We know that the roots of these inequalities go deeply back into history. And though time has proven to make equality a larger reality and louder conversation, the influence of privilege remains a part of global society. One way we see possible to further the world’s movement in the right direction? Talking about it. Which is why this month, we want to focus on having discussions around privilege; the perceptions, experiences, and opportunities of each individual.
I can’t speak for others, but I don’t think I’m alone in having gone quite a long time in my youth not understanding the capacity to which some unwritten rules the world turns to are corrupt. That they are something to be recognized and are worth speaking up about when their consequences affect you. That they are not something to ignore when they burden someone else. In his “Letter from Birmingham City Jail”, Martin Luther King Jr. declares this responsibility to awareness,
“Shallow understanding from people of good will is more frustrating than absolute misunderstanding from people of ill will.”
“Lukewarm acceptance is much more bewildering than outright rejection.” Remaining in any ignorance by staying silent about or not understanding the ramifications of unjust privilege only continue to keep it on life support.
Another complex that stifles our open communication about privilege is shame. In the same way that being born into circumstances with disadvantages is not a choice, neither is that of someone born into advantages. Coming into a life with certain privileges does not mean you are to be ashamed of who you are. You do a greater disservice to those less privileged than you by not utilizing the resources and opportunities you have in a healthy way.
To pretend what we have been given doesn’t exist leaves the power in privilege’s possession. But by harnessing it for good, we can shift its influence.
Consider, for example, if men chose to sit on their hands, too fearful or guilty about the privileges they have to do something; would that really be serving us women? Or, does it do more for us for them to speak up and encourage other men to collectively empower and further equality for women? Recently I watched Justin Baldoni’s TED Talk from this fall, and was left inspired in seeing exactly this:
“Are you confident enough to listen to the women in your life? To hear their ideas and their solutions? To hold their anguish and actually believe them, even if what they’re saying is against you? And will you be man enough to stand up to other men when you hear ‘locker room talk’, when you hear stories of sexual harassment?… Will you actually stand up and do something so that one day we don’t have to live in a world where a woman has to risk everything and come forward to say the words ‘me too’?”

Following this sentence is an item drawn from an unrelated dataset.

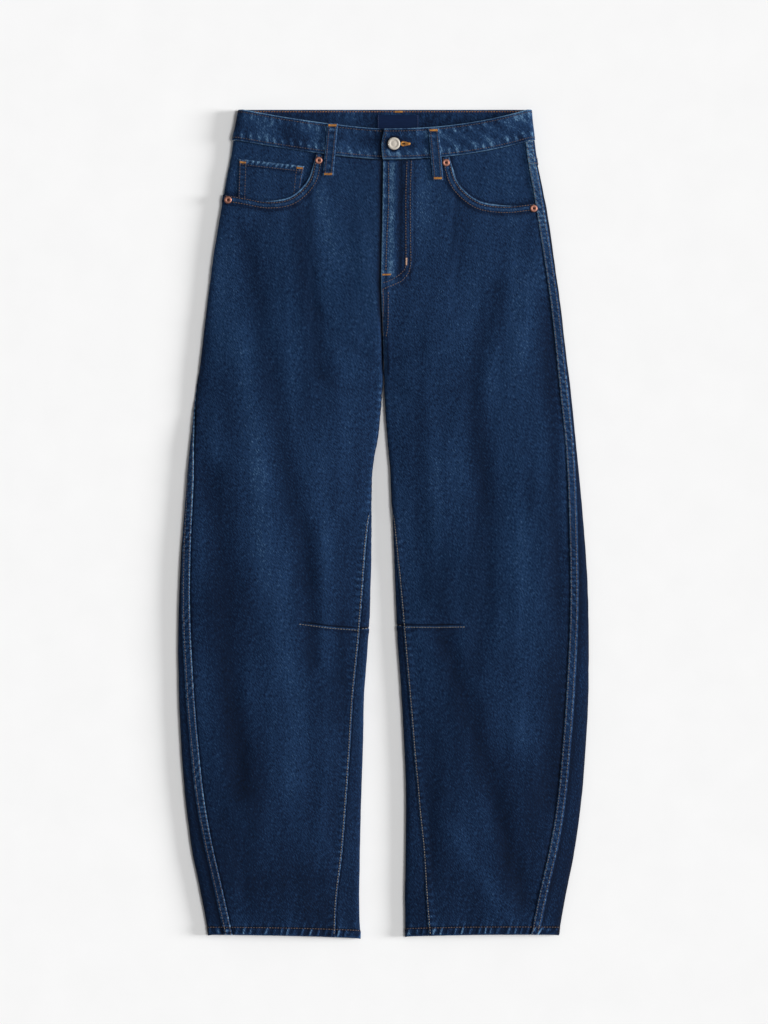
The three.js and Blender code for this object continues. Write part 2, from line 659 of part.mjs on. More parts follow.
function button() {
  const { radius, height, at } = BUTTON;
  const profile = [
    [0, 0],
    [radius * 0.45, 0],
    [radius * 0.5, height * 0.35],
    [radius * 0.95, height * 0.4],
    [radius, height * 0.62],
    [radius * 0.9, height],
    [radius * 0.62, height * 0.92],
    [radius * 0.45, height * 0.7],
    [0, height * 0.66],
  ];
  return fastener(profile, "front", at, BAND_PROUD + LAP.rise + SEAM_GAP);
}

function rivet({ at }) {
  const { radius, height } = RIVET;
  const profile = [
    [0, 0],
    [radius, 0],
    [radius, height * 0.3],
    [radius * 0.8, height],
    [radius * 0.45, height * 0.8],
    [0, height],
  ];
  return fastener(profile, "front", at, SEAM_GAP + 0.05);
}

const trousers = new THREE.Group();
const garment = new THREE.Group();
garment.position.y = -LENGTH / 2;
trousers.add(garment);

function add(name, geometry, look) {
  const mesh = new THREE.Mesh(geometry, new THREE.MeshStandardMaterial(COLOURS[look]));
  mesh.name = name;
  garment.add(mesh);
}

for (const side of SIDES) {
  add(`front_${side.name}`, frontPanel(side), "denim");
  add(`back_${side.name}`, backPanel(side), "denim");
  add(`back_yoke_${side.name}`, yokePanel(side), "denim");
  add(`back_pocket_${side.name}`, backPocket(side), "denim");
  add(`pocket_facing_${side.name}`, pocketFacing(side), "facing");
}
add("coin_pocket", coinPocket(), "denim");
add("fly_facing", flyFacing(), "facing");
add("zip", zipStrip(), "zip");
add("waistband", waistband(), "denim");
add("label", labelPatch(), "label");
for (const loop of LOOPS) add(`belt_loop_${loop.name}`, beltLoop(loop), "denim");
add("button", button(), "button");
for (const place of RIVETS) add(`rivet_${place.name}`, rivet(place), "rivet");

export default trousers;
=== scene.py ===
"""Dark indigo barrel leg trousers laid flat on white: the cloth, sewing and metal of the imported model.

Sizes are in millimetres and heights are measured from the hems, as in the model's own source. X runs
to the wearer's left, Y from the hems to the waist and Z up from the surface. `metres` turns places
into the shared frame.
"""

import logging
import math
from dataclasses import dataclass, field
from enum import Enum
from typing import Callable, Sequence

import bmesh
import bpy
import numpy as np
from mathutils import Matrix, Vector
from mathutils.bvhtree import BVHTree

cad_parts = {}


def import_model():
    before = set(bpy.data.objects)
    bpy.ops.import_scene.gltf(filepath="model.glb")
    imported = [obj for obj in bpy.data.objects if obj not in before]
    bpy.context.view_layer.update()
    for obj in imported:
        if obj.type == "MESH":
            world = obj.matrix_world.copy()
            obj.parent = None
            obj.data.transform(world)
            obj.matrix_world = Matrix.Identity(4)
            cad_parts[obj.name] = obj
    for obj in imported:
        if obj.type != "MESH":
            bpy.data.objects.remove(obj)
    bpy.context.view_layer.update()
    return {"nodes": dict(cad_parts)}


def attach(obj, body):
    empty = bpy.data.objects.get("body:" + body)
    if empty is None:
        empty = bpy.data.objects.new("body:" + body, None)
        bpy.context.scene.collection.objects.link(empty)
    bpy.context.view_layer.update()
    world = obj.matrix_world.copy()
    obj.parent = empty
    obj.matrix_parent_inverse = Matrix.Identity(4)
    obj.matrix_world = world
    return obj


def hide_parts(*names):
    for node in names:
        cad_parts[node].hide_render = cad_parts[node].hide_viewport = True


log = logging.getLogger("trousers")
Array = np.ndarray
Path = Sequence[tuple[float, float]]
Line = tuple[Array, Array]  # places and the outward normals there
Threads = tuple[Array, Array, Array, Array]  # places, headings, normals and sizes
Socket = bpy.types.NodeSocket
Tree = bpy.types.NodeTree

# Lengths of the garment
MM = 0.001
LENGTH = 1008.0
CROTCH = 684.0
BAND_HEIGHT = 37.5
BAND_FRONT_CENTRE = 947.0
BAND_SIDE = 970.5
BAND_CURVE = {-1: 1.35, 1: 2.2}  # how late the seam below the waistband climbs on each side
YOKE_SIDE = 941.0
YOKE_CENTRE = 905.0
HEM_DEPTH = 9.8
HEM_WAVE = 2.4

# Walls and gaps
DENIM = 1.0
HEM_WALL = 2.0
BAND_WALL = 2.6
BAND_PROUD = 0.8
SEAM_GAP = 0.3

# The laid form
FOLD_ROLL = 5.2
ROLL_SHARE = 0.15
SEAT_BLEND = 105.0
POCKET_LIFT = 1.5
LOOP_LIFT = 0.8

# Height, height of the folded edges, and how far the front swells above them
SECTIONS = (
    (0, 8.2, 3.4), (200, 9.0, 5.8), (450, 9.0, 6.6), (684, 9.0, 6.2), (900, 10.2, 5.0), (1008, 11.6, 4.4),
)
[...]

This month, and for each one to follow, may we approach privilege with open hands instead of clenched fists. Join us to lean in and listen to the experiences of those both alongside us, and as far as the other end of the earth. Reflect inward to find how you can utilize the privilege you have creatively, and be inspired by those before you to progress equality in any areas you lack it. Even though we may know to our core all in this world are equal, the reality is that all are not treated this way. To continue chipping away towards that future, we need to look this topic in the eye instead of shoving it in the corner. It is then we can truly use whatever form of privilege we have, over the course of our entire lives, to lift up those who have less.
It is then we take ownership over this place we are, blemishes and all, and tenderly, fiercely resolve for it to heal.